• PROBLEM STATEMENT:
Repeat each line word for word.

• SOURCE MATERIAL:
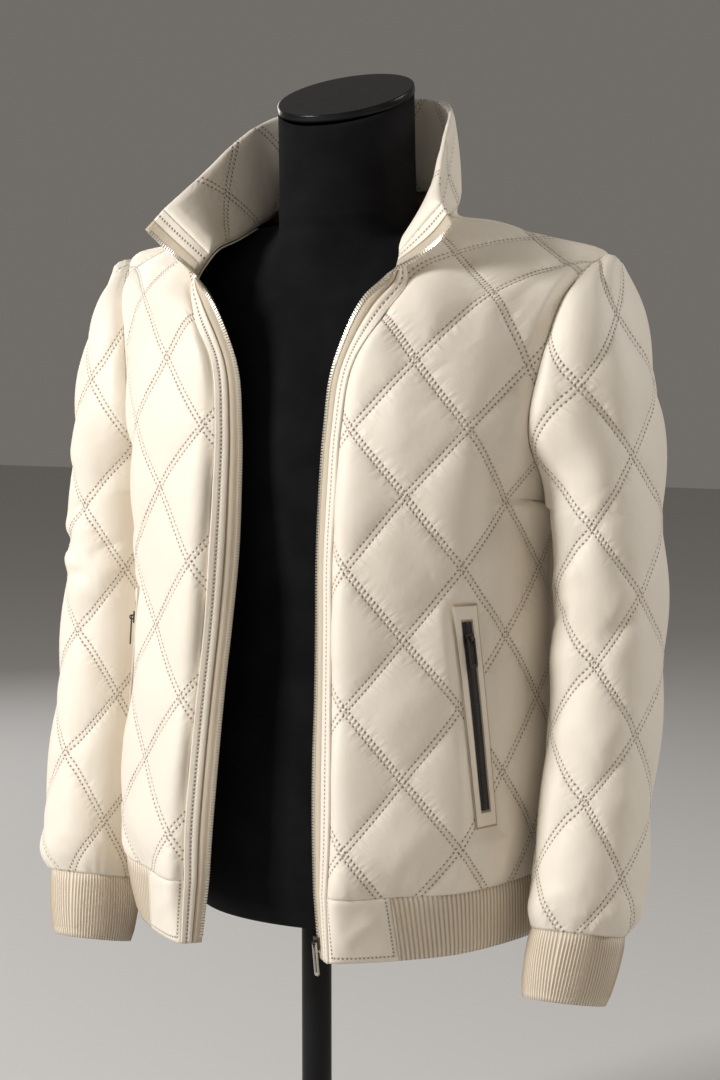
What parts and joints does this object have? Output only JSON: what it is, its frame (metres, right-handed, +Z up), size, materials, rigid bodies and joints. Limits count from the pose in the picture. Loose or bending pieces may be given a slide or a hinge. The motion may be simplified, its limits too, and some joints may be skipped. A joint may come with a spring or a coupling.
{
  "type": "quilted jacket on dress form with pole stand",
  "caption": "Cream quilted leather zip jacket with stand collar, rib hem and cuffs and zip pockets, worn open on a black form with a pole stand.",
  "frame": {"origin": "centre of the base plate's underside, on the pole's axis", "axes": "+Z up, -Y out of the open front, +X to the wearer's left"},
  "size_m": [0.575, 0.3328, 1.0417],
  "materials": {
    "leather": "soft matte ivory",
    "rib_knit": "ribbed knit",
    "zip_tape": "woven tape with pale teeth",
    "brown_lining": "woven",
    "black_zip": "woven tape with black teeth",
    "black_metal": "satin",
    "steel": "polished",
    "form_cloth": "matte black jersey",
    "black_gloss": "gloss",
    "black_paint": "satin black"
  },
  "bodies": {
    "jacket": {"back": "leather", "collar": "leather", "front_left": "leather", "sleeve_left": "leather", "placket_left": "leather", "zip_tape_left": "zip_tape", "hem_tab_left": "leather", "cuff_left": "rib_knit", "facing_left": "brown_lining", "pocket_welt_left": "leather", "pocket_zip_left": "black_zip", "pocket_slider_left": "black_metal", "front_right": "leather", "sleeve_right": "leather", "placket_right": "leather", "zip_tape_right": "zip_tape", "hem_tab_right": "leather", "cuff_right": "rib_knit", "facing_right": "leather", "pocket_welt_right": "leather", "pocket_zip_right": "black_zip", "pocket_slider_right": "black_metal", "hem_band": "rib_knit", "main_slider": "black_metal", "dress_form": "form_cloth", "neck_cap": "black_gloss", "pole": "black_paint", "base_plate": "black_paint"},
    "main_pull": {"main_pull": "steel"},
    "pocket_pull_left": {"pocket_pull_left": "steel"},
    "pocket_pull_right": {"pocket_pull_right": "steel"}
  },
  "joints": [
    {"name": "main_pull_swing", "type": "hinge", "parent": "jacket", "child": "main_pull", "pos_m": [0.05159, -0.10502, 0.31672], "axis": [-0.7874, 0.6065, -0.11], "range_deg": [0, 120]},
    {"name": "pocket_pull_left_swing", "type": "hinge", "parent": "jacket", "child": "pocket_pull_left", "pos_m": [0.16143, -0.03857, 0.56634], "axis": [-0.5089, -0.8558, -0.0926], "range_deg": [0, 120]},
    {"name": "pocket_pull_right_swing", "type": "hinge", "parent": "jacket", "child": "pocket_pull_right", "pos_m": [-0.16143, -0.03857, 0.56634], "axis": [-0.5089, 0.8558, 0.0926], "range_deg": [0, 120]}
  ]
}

• EXERCISE RESULT:
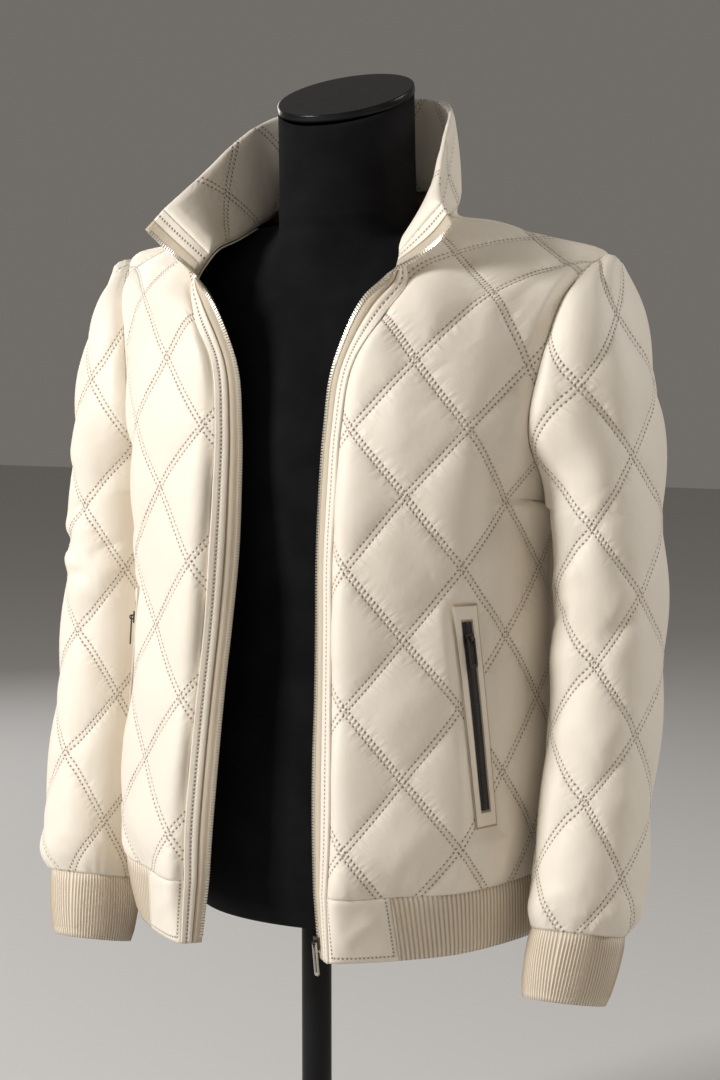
What parts and joints does this object have? Output only JSON: what it is, its frame (metres, right-handed, +Z up), size, materials, rigid bodies and joints. Limits count from the pose in the picture. Loose or bending pieces may be given a slide or a hinge. The motion may be simplified, its limits too, and some joints may be skipped. A joint may come with a spring or a coupling.
{
  "type": "quilted jacket on dress form with pole stand",
  "caption": "Cream quilted leather zip jacket with stand collar, rib hem and cuffs and zip pockets, worn open on a black form with a pole stand.",
  "frame": {"origin": "centre of the base plate's underside, on the pole's axis", "axes": "+Z up, -Y out of the open front, +X to the wearer's left"},
  "size_m": [0.575, 0.3328, 1.0417],
  "materials": {
    "leather": "soft matte ivory",
    "rib_knit": "ribbed knit",
    "zip_tape": "woven tape with pale teeth",
    "brown_lining": "woven",
    "black_zip": "woven tape with black teeth",
    "black_metal": "satin",
    "steel": "polished",
    "form_cloth": "matte black jersey",
    "black_gloss": "gloss",
    "black_paint": "satin black"
  },
  "bodies": {
    "jacket": {"back": "leather", "collar": "leather", "front_left": "leather", "sleeve_left": "leather", "placket_left": "leather", "zip_tape_left": "zip_tape", "hem_tab_left": "leather", "cuff_left": "rib_knit", "facing_left": "brown_lining", "pocket_welt_left": "leather", "pocket_zip_left": "black_zip", "pocket_slider_left": "black_metal", "front_right": "leather", "sleeve_right": "leather", "placket_right": "leather", "zip_tape_right": "zip_tape", "hem_tab_right": "leather", "cuff_right": "rib_knit", "facing_right": "leather", "pocket_welt_right": "leather", "pocket_zip_right": "black_zip", "pocket_slider_right": "black_metal", "hem_band": "rib_knit", "main_slider": "black_metal", "dress_form": "form_cloth", "neck_cap": "black_gloss", "pole": "black_paint", "base_plate": "black_paint"},
    "main_pull": {"main_pull": "steel"},
    "pocket_pull_left": {"pocket_pull_left": "steel"},
    "pocket_pull_right": {"pocket_pull_right": "steel"}
  },
  "joints": [
    {"name": "main_pull_swing", "type": "hinge", "parent": "jacket", "child": "main_pull", "pos_m": [0.05159, -0.10502, 0.31672], "axis": [-0.7874, 0.6065, -0.11], "range_deg": [0, 120]},
    {"name": "pocket_pull_left_swing", "type": "hinge", "parent": "jacket", "child": "pocket_pull_left", "pos_m": [0.16143, -0.03857, 0.56634], "axis": [-0.5089, -0.8558, -0.0926], "range_deg": [0, 120]},
    {"name": "pocket_pull_right_swing", "type": "hinge", "parent": "jacket", "child": "pocket_pull_right", "pos_m": [-0.16143, -0.03857, 0.56634], "axis": [-0.5089, 0.8558, 0.0926], "range_deg": [0, 120]}
  ]
}